* _EXERCISE REQUIREMENTS_:
Your task is to reproduce the material exactly.

◆ ◆ ◆ ◆ ◆

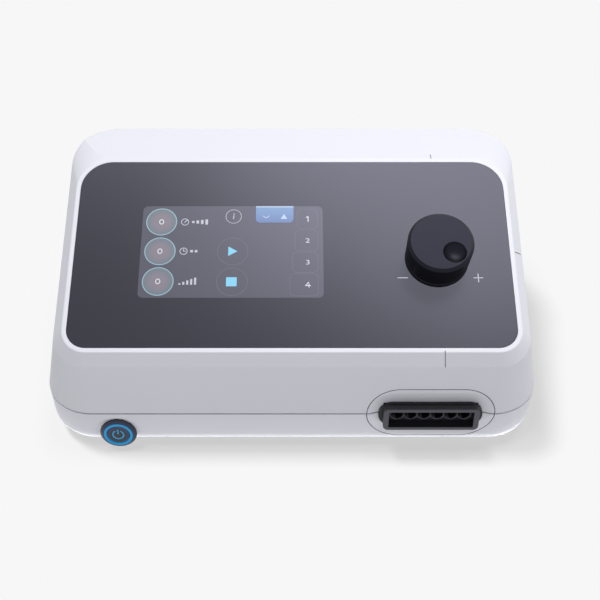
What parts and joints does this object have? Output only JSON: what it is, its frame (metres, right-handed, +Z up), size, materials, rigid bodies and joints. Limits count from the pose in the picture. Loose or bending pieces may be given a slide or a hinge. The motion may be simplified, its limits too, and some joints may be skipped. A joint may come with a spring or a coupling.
{
  "type": "compression therapy pump",
  "caption": "Table-top air compression therapy pump with a sloping glass control panel, rotary knob, lit power button and a multi-way hose socket.",
  "frame": {"origin": "on the table, under the middle of the whole pump", "axes": "+Z up, +X to the pump's right as its user faces it, -Y towards the user"},
  "size_m": [0.286, 0.1798, 0.1188],
  "materials": {
    "housing_white": "satin moulded ABS",
    "cover_glass": "back-printed glass",
    "knob_black": "fine spark-eroded ABS",
    "socket_black": "moulded nylon",
    "bezel_black": "polished polycarbonate",
    "lamp_blue": "lit polycarbonate",
    "rubber_grey": "moulded rubber",
    "silicone_clear": "extruded silicone",
    "screen_dark": "display module",
    "steel": "zinc-plated",
    "brass": "turned",
    "copper": "wound wire",
    "aluminium": "die-cast",
    "board_green": "solder mask",
    "component_black": "moulded epoxy",
    "nylon_white": "moulded nylon"
  },
  "bodies": {
    "case": {"base_housing": "housing_white", "top_housing": "housing_white", "control_glass": "cover_glass", "display_module": "screen_dark", "display_bracket": "component_black", "encoder_body": "aluminium", "encoder_nut": "steel", "socket_shell": "socket_black", "port_block": "socket_black", "port_gasket": "rubber_grey", "port_tubes": "silicone_clear", "supply_tubes": "silicone_clear", "power_button_bezel": "bezel_black", "power_button_light_ring": "lamp_blue", "power_button_nut": "steel", "power_switch": "component_black", "main_board": "board_green", "board_components": "component_black", "pressure_sensor": "nylon_white", "power_supply_board": "board_green", "supply_transformer": "copper", "supply_capacitors": "component_black", "mains_inlet": "component_black", "inlet_pins": "brass", "compressor_case": "aluminium", "compressor_coils": "copper", "compressor_head_left": "aluminium", "compressor_head_right": "aluminium", "compressor_mounts": "rubber_grey", "valve_manifold": "nylon_white", "manifold_stands": "nylon_white", "fan_frame": "component_black", "case_screws": "steel", "board_screws": "steel", "air_valve_1": "steel", "foot_1": "rubber_grey", "air_valve_2": "steel", "foot_2": "rubber_grey", "air_valve_3": "steel", "foot_3": "rubber_grey", "air_valve_4": "steel", "foot_4": "rubber_grey"},
    "knob": {"control_knob": "knob_black", "encoder_shaft": "steel"},
    "power_button": {"power_button_cap": "bezel_black", "power_symbol_window": "lamp_blue"},
    "fan": {"fan_rotor": "component_black"},
    "armature": {"compressor_armature": "steel", "compressor_diaphragms": "rubber_grey"}
  },
  "joints": [
    {"name": "knob_turn", "type": "hinge", "parent": "case", "child": "knob", "pos_m": [0.0825, -0.02075, 0.09316], "axis": [0, -0.3223, 0.9466], "continuous": true},
    {"name": "power_button_press", "type": "slide", "parent": "case", "child": "power_button", "axis": [0, 0.9877, -0.1564], "range_m": [0, 0.002], "stiffness_N_per_m": 500, "springref_m": -0.002},
    {"name": "fan_spin", "type": "hinge", "parent": "case", "child": "fan", "pos_m": [0.09, 0.07187, 0.03], "axis": [0, -1, 0], "continuous": true},
    {"name": "armature_stroke", "type": "slide", "parent": "case", "child": "armature", "axis": [1, 0, 0], "range_m": [-0.0015, 0.0015], "stiffness_N_per_m": 2000}
  ]
}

◆ ◆ ◆ ◆ ◆

* _ANSWER TO THE TASK_:
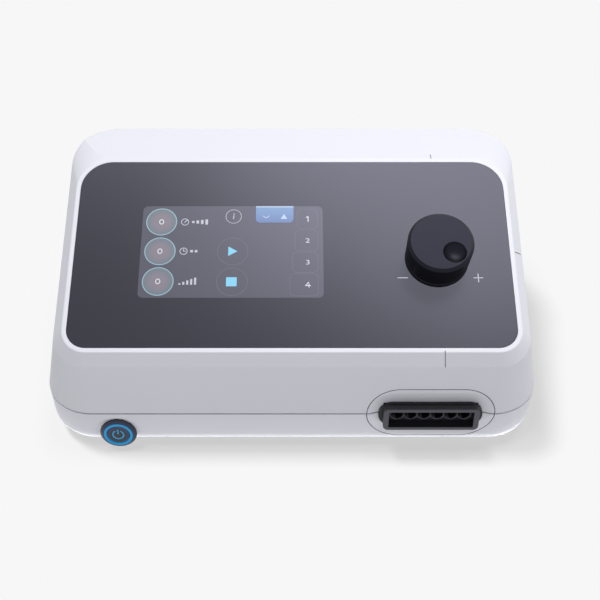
What parts and joints does this object have? Output only JSON: what it is, its frame (metres, right-handed, +Z up), size, materials, rigid bodies and joints. Limits count from the pose in the picture. Loose or bending pieces may be given a slide or a hinge. The motion may be simplified, its limits too, and some joints may be skipped. A joint may come with a spring or a coupling.
{
  "type": "compression therapy pump",
  "caption": "Table-top air compression therapy pump with a sloping glass control panel, rotary knob, lit power button and a multi-way hose socket.",
  "frame": {"origin": "on the table, under the middle of the whole pump", "axes": "+Z up, +X to the pump's right as its user faces it, -Y towards the user"},
  "size_m": [0.286, 0.1798, 0.1188],
  "materials": {
    "housing_white": "satin moulded ABS",
    "cover_glass": "back-printed glass",
    "knob_black": "fine spark-eroded ABS",
    "socket_black": "moulded nylon",
    "bezel_black": "polished polycarbonate",
    "lamp_blue": "lit polycarbonate",
    "rubber_grey": "moulded rubber",
    "silicone_clear": "extruded silicone",
    "screen_dark": "display module",
    "steel": "zinc-plated",
    "brass": "turned",
    "copper": "wound wire",
    "aluminium": "die-cast",
    "board_green": "solder mask",
    "component_black": "moulded epoxy",
    "nylon_white": "moulded nylon"
  },
  "bodies": {
    "case": {"base_housing": "housing_white", "top_housing": "housing_white", "control_glass": "cover_glass", "display_module": "screen_dark", "display_bracket": "component_black", "encoder_body": "aluminium", "encoder_nut": "steel", "socket_shell": "socket_black", "port_block": "socket_black", "port_gasket": "rubber_grey", "port_tubes": "silicone_clear", "supply_tubes": "silicone_clear", "power_button_bezel": "bezel_black", "power_button_light_ring": "lamp_blue", "power_button_nut": "steel", "power_switch": "component_black", "main_board": "board_green", "board_components": "component_black", "pressure_sensor": "nylon_white", "power_supply_board": "board_green", "supply_transformer": "copper", "supply_capacitors": "component_black", "mains_inlet": "component_black", "inlet_pins": "brass", "compressor_case": "aluminium", "compressor_coils": "copper", "compressor_head_left": "aluminium", "compressor_head_right": "aluminium", "compressor_mounts": "rubber_grey", "valve_manifold": "nylon_white", "manifold_stands": "nylon_white", "fan_frame": "component_black", "case_screws": "steel", "board_screws": "steel", "air_valve_1": "steel", "foot_1": "rubber_grey", "air_valve_2": "steel", "foot_2": "rubber_grey", "air_valve_3": "steel", "foot_3": "rubber_grey", "air_valve_4": "steel", "foot_4": "rubber_grey"},
    "knob": {"control_knob": "knob_black", "encoder_shaft": "steel"},
    "power_button": {"power_button_cap": "bezel_black", "power_symbol_window": "lamp_blue"},
    "fan": {"fan_rotor": "component_black"},
    "armature": {"compressor_armature": "steel", "compressor_diaphragms": "rubber_grey"}
  },
  "joints": [
    {"name": "knob_turn", "type": "hinge", "parent": "case", "child": "knob", "pos_m": [0.0825, -0.02075, 0.09316], "axis": [0, -0.3223, 0.9466], "continuous": true},
    {"name": "power_button_press", "type": "slide", "parent": "case", "child": "power_button", "axis": [0, 0.9877, -0.1564], "range_m": [0, 0.002], "stiffness_N_per_m": 500, "springref_m": -0.002},
    {"name": "fan_spin", "type": "hinge", "parent": "case", "child": "fan", "pos_m": [0.09, 0.07187, 0.03], "axis": [0, -1, 0], "continuous": true},
    {"name": "armature_stroke", "type": "slide", "parent": "case", "child": "armature", "axis": [1, 0, 0], "range_m": [-0.0015, 0.0015], "stiffness_N_per_m": 2000}
  ]
}